To spur recovery in the real sector, the government has launched a comprehensive program for the short and medium terms to the long term namely the Industrial Revitalization Program and Industrial Development Program respectively. The Industrial Revitalization Program is focused upon the labor-intensive and export industries, while the Industrial Development Program focuses on industries, which have the potential to create jobs, generate foreign exchange and support the national industrial structure. The aims of the program are to:

  • Assist the recovery and improve performance of industries for export oriented and domestic raw materials
  • Increase investment
  • Maintain current jobs and create new job opportunities
  • Increase foreign currency revenues
  • Empower small and medium scale industries as supporting industry
  • To pave the way for more effective responses to the sustained improvement in economic conditions.

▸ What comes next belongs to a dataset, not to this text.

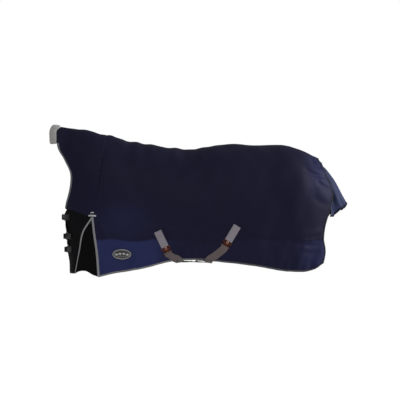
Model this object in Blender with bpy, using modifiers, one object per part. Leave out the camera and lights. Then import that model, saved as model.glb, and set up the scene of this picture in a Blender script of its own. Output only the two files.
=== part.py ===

Presidential Decree No. 54/2002 is intended to allow the government to take integrated and coordinated steps to improve the flows and distribution of goods in order to increase competitiveness in the international market. The government in September 2002 also established The Business Solution Centre to handle complaints related to human resources, security, smuggle capital, illegal levies, etc. during the period 2003, the Business Solution Centre has been involved to help more than 90 cases. Following the establishment under the “Indonesia Unity Cabinet” on October 21, 2004, the former Ministry of Industry and Trade was divided into the Ministry of Industry and the Ministry of Trade, each headed by its own Minister.The Minister of Industry has six key tasks:

  • Develop structures for full range industrial sectors covering fromupstream to downstream industries.
  • Promote infrastructure development
  • Promote the growth of resource-based industries
  • Improve Indonesia's investment climate
  • Review the legal framework for industries
  • Promote equity through investment locations diversification in Indonesia

The Minister of Trade has five key tasks:

  • Review the policy for restrictive import trading schemes.
  • Apply an open trade policy
  • Establish Indonesia as a production center in East Asia.
  • Build competitiveness, efficiency and productivity.
  • Boost export performance within the near future to the level on par with the pre-1997/98 period of crisis.